To be done:
Copy out precisely the lines beginning at the line that contains "Recreate this object" and ending at the line that contains "wall_lean = 5.5; // [2:0.5:7]", including both.

(CAD and scene scripts)
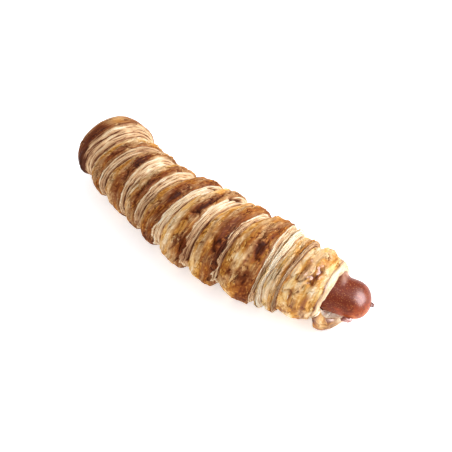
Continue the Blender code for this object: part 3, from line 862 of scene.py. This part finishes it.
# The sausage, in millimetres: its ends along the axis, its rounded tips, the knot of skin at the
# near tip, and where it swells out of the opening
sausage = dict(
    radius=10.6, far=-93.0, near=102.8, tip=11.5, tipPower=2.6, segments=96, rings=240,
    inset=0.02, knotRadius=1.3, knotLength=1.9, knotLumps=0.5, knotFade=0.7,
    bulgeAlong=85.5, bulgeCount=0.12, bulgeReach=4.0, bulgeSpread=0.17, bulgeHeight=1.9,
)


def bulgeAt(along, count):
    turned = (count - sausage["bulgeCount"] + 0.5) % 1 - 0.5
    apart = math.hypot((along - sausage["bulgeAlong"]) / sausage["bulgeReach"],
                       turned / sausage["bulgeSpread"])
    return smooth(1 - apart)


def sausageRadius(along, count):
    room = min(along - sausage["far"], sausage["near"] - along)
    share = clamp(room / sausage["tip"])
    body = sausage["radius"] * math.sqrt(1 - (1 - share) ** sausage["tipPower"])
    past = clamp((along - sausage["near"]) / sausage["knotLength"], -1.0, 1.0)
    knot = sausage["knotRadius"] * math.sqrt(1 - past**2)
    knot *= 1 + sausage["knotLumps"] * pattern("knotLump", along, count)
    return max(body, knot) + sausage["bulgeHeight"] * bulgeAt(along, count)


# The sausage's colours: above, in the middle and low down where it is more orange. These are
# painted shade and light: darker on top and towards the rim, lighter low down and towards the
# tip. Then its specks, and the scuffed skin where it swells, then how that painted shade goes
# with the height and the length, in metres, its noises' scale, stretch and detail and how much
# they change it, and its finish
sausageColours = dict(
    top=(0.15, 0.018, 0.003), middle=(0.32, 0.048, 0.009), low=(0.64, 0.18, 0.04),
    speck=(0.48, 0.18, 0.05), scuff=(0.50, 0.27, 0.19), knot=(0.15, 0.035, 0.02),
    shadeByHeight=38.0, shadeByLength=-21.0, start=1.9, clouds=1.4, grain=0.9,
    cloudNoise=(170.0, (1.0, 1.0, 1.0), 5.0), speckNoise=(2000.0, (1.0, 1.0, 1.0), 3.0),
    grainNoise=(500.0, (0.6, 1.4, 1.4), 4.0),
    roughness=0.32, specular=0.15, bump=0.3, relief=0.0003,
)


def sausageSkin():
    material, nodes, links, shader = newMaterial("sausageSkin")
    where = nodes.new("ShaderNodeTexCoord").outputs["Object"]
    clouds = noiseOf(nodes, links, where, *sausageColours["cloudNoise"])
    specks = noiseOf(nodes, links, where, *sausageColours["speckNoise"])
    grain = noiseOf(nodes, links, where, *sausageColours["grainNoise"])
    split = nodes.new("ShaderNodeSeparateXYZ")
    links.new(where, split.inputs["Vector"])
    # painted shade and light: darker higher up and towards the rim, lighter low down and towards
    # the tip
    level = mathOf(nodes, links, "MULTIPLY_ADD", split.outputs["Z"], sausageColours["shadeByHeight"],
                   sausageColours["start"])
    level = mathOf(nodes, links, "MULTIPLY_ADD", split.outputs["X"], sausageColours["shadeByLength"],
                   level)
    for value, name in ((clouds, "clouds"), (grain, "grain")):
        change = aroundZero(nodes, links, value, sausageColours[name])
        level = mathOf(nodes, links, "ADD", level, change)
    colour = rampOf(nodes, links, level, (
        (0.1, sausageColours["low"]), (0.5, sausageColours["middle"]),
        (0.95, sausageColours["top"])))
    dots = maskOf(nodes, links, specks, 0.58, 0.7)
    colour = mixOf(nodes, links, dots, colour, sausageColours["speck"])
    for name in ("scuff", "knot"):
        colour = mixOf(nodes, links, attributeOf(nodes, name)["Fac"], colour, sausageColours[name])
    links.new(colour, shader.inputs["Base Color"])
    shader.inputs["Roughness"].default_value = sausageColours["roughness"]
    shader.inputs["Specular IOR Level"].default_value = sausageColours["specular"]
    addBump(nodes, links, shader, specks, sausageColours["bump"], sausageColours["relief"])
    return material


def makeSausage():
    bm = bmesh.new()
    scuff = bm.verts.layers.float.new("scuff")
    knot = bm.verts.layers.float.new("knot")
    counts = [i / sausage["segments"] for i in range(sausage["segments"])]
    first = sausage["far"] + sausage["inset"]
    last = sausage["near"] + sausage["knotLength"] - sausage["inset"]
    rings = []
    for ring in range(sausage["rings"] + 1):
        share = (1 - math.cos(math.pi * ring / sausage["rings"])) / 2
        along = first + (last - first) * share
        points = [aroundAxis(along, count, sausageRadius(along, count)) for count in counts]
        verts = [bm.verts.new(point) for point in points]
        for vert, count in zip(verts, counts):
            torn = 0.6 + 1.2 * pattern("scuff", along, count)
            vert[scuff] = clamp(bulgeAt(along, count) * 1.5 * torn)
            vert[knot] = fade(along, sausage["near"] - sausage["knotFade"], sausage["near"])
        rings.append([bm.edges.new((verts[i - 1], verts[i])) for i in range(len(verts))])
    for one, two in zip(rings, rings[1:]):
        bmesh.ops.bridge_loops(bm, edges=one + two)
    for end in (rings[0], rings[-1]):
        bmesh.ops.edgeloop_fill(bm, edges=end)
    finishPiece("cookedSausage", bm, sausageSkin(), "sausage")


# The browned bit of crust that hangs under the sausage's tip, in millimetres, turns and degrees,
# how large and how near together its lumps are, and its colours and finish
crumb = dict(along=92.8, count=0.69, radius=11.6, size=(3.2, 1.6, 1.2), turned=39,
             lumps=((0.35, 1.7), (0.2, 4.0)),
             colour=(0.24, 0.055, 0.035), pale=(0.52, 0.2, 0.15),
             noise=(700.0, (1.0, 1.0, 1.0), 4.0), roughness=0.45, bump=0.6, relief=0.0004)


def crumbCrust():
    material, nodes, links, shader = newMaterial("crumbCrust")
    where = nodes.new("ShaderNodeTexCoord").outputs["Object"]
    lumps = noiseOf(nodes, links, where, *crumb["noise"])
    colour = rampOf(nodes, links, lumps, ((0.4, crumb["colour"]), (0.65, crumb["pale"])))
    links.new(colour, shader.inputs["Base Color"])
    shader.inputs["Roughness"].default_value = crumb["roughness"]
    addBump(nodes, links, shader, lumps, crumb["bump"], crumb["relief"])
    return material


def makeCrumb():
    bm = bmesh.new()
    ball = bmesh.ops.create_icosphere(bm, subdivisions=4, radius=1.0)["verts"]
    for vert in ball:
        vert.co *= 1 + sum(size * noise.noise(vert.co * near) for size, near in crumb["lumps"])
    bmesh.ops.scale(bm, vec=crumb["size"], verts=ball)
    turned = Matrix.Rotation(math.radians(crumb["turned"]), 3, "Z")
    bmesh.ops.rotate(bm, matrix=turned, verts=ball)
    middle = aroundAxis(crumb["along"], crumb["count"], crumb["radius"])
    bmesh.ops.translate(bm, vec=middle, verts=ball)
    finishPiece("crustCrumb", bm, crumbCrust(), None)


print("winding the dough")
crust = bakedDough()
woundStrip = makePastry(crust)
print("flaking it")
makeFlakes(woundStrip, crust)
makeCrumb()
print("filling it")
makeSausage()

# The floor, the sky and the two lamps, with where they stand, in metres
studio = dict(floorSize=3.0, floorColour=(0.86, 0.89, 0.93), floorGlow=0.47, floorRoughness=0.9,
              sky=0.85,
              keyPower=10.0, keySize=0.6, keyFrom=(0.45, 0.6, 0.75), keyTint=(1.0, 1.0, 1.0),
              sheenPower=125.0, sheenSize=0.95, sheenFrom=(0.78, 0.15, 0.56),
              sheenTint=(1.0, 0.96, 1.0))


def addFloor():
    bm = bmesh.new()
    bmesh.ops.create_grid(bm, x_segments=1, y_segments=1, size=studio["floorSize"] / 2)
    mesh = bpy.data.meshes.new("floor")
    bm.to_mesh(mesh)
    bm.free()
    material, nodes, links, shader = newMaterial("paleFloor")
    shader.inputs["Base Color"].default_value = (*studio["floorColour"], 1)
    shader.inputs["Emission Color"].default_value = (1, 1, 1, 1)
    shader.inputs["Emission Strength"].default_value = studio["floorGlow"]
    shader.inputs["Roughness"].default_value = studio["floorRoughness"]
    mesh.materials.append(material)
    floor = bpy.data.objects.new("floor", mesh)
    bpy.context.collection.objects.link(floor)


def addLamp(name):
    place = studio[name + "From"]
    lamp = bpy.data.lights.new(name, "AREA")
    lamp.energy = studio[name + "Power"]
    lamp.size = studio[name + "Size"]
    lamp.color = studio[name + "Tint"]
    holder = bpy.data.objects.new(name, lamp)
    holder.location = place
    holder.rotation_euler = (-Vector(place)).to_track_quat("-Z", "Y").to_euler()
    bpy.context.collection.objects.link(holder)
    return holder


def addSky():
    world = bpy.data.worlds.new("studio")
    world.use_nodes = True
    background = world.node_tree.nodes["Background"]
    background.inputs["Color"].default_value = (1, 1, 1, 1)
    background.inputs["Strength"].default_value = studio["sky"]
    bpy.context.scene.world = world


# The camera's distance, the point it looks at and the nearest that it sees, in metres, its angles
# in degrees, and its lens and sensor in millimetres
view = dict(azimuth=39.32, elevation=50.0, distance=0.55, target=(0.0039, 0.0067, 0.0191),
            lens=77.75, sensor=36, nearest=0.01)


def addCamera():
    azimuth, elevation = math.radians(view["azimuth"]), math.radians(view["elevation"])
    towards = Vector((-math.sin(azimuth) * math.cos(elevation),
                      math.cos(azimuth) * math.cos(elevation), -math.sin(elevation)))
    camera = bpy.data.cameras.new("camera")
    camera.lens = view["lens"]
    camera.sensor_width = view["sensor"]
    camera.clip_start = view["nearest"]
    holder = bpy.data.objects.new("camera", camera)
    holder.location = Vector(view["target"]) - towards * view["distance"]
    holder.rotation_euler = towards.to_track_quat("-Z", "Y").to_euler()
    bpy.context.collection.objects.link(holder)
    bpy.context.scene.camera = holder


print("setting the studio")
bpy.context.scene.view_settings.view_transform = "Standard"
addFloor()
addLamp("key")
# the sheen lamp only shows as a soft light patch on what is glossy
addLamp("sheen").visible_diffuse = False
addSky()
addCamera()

==

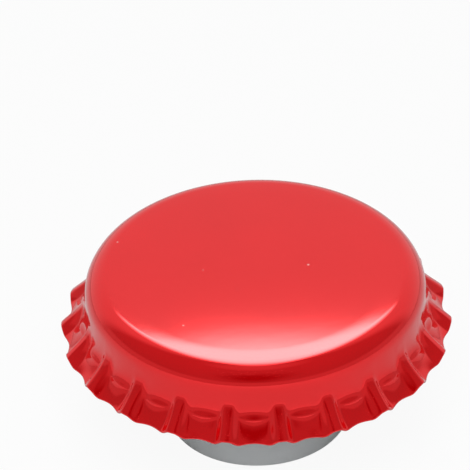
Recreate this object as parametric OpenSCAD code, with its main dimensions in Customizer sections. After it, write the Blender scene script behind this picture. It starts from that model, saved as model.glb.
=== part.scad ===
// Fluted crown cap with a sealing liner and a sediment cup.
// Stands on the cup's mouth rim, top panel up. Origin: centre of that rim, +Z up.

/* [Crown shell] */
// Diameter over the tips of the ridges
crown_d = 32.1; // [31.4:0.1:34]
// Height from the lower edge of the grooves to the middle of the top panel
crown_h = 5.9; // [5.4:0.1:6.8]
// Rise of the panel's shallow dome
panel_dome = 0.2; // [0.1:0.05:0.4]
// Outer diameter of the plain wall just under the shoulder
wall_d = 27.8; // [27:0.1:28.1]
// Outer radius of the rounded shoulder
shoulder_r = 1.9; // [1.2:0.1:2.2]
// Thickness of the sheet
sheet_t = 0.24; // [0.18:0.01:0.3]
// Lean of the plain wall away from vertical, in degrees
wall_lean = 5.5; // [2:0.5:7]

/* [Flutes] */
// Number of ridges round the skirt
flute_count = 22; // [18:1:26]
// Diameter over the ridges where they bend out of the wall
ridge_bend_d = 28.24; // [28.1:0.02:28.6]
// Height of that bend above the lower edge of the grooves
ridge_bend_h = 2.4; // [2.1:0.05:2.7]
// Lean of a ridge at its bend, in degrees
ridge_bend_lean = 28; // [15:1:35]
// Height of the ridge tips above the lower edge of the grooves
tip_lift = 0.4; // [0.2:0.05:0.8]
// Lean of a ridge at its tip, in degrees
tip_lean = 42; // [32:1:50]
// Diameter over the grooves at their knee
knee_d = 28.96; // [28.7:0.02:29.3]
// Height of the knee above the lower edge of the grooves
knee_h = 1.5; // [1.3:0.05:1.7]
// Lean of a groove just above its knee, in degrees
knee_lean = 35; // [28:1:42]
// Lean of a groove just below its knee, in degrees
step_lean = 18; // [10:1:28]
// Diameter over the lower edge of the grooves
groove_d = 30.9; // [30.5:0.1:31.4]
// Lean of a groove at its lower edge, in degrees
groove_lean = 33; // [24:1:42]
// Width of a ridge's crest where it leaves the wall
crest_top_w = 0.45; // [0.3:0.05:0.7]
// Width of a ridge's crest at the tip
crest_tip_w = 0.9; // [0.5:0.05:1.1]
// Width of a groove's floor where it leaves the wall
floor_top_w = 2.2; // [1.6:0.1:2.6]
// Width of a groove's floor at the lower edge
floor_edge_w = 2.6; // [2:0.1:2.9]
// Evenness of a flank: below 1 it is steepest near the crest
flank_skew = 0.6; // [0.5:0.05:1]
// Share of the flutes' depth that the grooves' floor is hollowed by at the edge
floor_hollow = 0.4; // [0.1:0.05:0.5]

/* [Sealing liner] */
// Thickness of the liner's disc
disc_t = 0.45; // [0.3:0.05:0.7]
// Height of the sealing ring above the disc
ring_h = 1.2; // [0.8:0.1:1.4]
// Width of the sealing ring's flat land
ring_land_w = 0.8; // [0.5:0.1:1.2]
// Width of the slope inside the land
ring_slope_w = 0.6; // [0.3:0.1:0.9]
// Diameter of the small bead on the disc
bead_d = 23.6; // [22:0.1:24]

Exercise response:
Recreate this object as parametric OpenSCAD code, with its main dimensions in Customizer sections. After it, write the Blender scene script behind this picture. It starts from that model, saved as model.glb.
=== part.scad ===
// Fluted crown cap with a sealing liner and a sediment cup.
// Stands on the cup's mouth rim, top panel up. Origin: centre of that rim, +Z up.

/* [Crown shell] */
// Diameter over the tips of the ridges
crown_d = 32.1; // [31.4:0.1:34]
// Height from the lower edge of the grooves to the middle of the top panel
crown_h = 5.9; // [5.4:0.1:6.8]
// Rise of the panel's shallow dome
panel_dome = 0.2; // [0.1:0.05:0.4]
// Outer diameter of the plain wall just under the shoulder
wall_d = 27.8; // [27:0.1:28.1]
// Outer radius of the rounded shoulder
shoulder_r = 1.9; // [1.2:0.1:2.2]
// Thickness of the sheet
sheet_t = 0.24; // [0.18:0.01:0.3]
// Lean of the plain wall away from vertical, in degrees
wall_lean = 5.5; // [2:0.5:7]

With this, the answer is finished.